- Born: 1969 (age 56–57)
- Education: University of Maryland John Paul II Institute Pontifex University
- Occupations: Educator, Theologian, YouTuber
- Spouse: Wendy West
- Children: 5

= Christopher West =

American writer (born 1969)

Christopher West (born 1969) is a Catholic author and speaker on gender and sexuality, best known for his work on Pope John Paul II’s series of audience addresses entitled Theology of the Body.

==Biography==

=== Education ===
West graduated from Lancaster Catholic High School in the USA in 1988. He received a Bachelor of Arts in Anthropology in 1992 from the University of Maryland. In 1996 he was certified as an Instructor of Marriage Preparation from the Archdiocese of Washington, D.C. In 1997, he obtained a Master of Theological Studies at the John Paul II Institute at the Catholic University of America. Afterwards he became a Certified Catechist by the Archdiocese of Denver Catechetical School. He has also received an honorary doctorate from DeSales University. In December 2019 West received a Doctor of Theology degree from Pontifex University, which is based in Atlanta, GA.

=== Career ===
West has been delivering lectures since 1997, mostly on topics such as Christian anthropology, the Nicene Creed, morality, the sacraments, sexuality, and family life. He has also spoken on national radio and on television. He is a cofounder of the Theology of the Body Institute, which offers graduate level courses and other training programs on the Theology of the Body. West opposes homosexual sex and the use of contraception because West—in line with Catholic teaching—says that sex without the possibility of pregnancy is a sin.

=== Personal life ===
He and his wife, Wendy, reside in Lancaster County, Pennsylvania and have five children together.

==Reception==

=== Support ===
West's work has attracted support from many Catholics, including both members of the laity and several bishops.

Cecilia LeChevallier of the Diocese of Camden commented that "Christopher West is able to synthesize the Theology of the Body in an understandable and exciting way that gets people excited about it and excited about living it."

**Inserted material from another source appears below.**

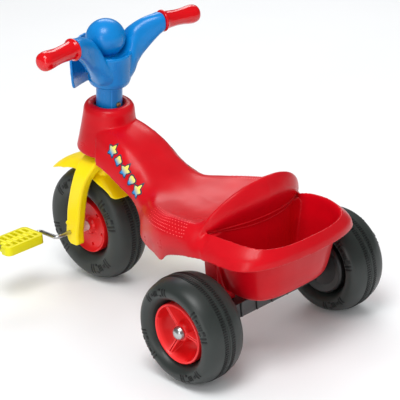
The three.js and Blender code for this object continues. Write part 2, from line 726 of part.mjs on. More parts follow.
function grip(side) {
  const length = GRIP_START.distanceTo(GRIP_END);
  const bore = 8 + GAP;
  const depth = length * 0.8 + 1;
  const profile = [
    [bore, GAP], [16, GAP], [17.6, 1.5], [17.6, 4], [15.6, 6], [13.6, 18], [12.9, 30], [13.4, 42], [15, 54],
    [15.2, 62], [13.2, 68.5], [8, 72], [0, 73], [0, depth], [bore, depth], [bore, GAP],
  ];
  const geometry = turnedZ(profile, 18);
  const along = GRIP_END.clone().sub(GRIP_START).normalize();
  along.x *= side;
  geometry.applyQuaternion(new THREE.Quaternion().setFromUnitVectors(v3(0, 0, 1), along));
  return geometry.translate(side * GRIP_START.x, GRIP_START.y, GRIP_START.z);
}

function steering() {
  node('fork', fork(), YELLOW);
  node('handlebar', handlebar(), BLUE);
  node('grip_left', grip(1), GRIP_RED);
  node('grip_right', grip(-1), GRIP_RED);
  const stemScrew = screw(4, 2.6, 2, 14).rotateX(Math.PI / 2).translate(0, STEM_R + 3, 82);
  node('stem_screw', raked(stemScrew), BRASS);
}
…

Charles J. Chaput, O.F.M. Cap. Archbishop of Philadelphia says that "Christopher West’s keen grasp of John Paul II’s Theology of the Body and his ability to make it accessible to others is changing lives, strengthening marriages, and renewing people’s faith in the Church across the country and internationally." More recently, Chaput said, "I’ve known and respected Christopher for many years. He served with good effect on my staff in Denver early in my tenure there. He’s done a wonderful job translating John Paul II’s Theology of the Body into popular practice."

Moral theologian Dr. Janet Smith has defended West against his critics, saying his work is "completely sound."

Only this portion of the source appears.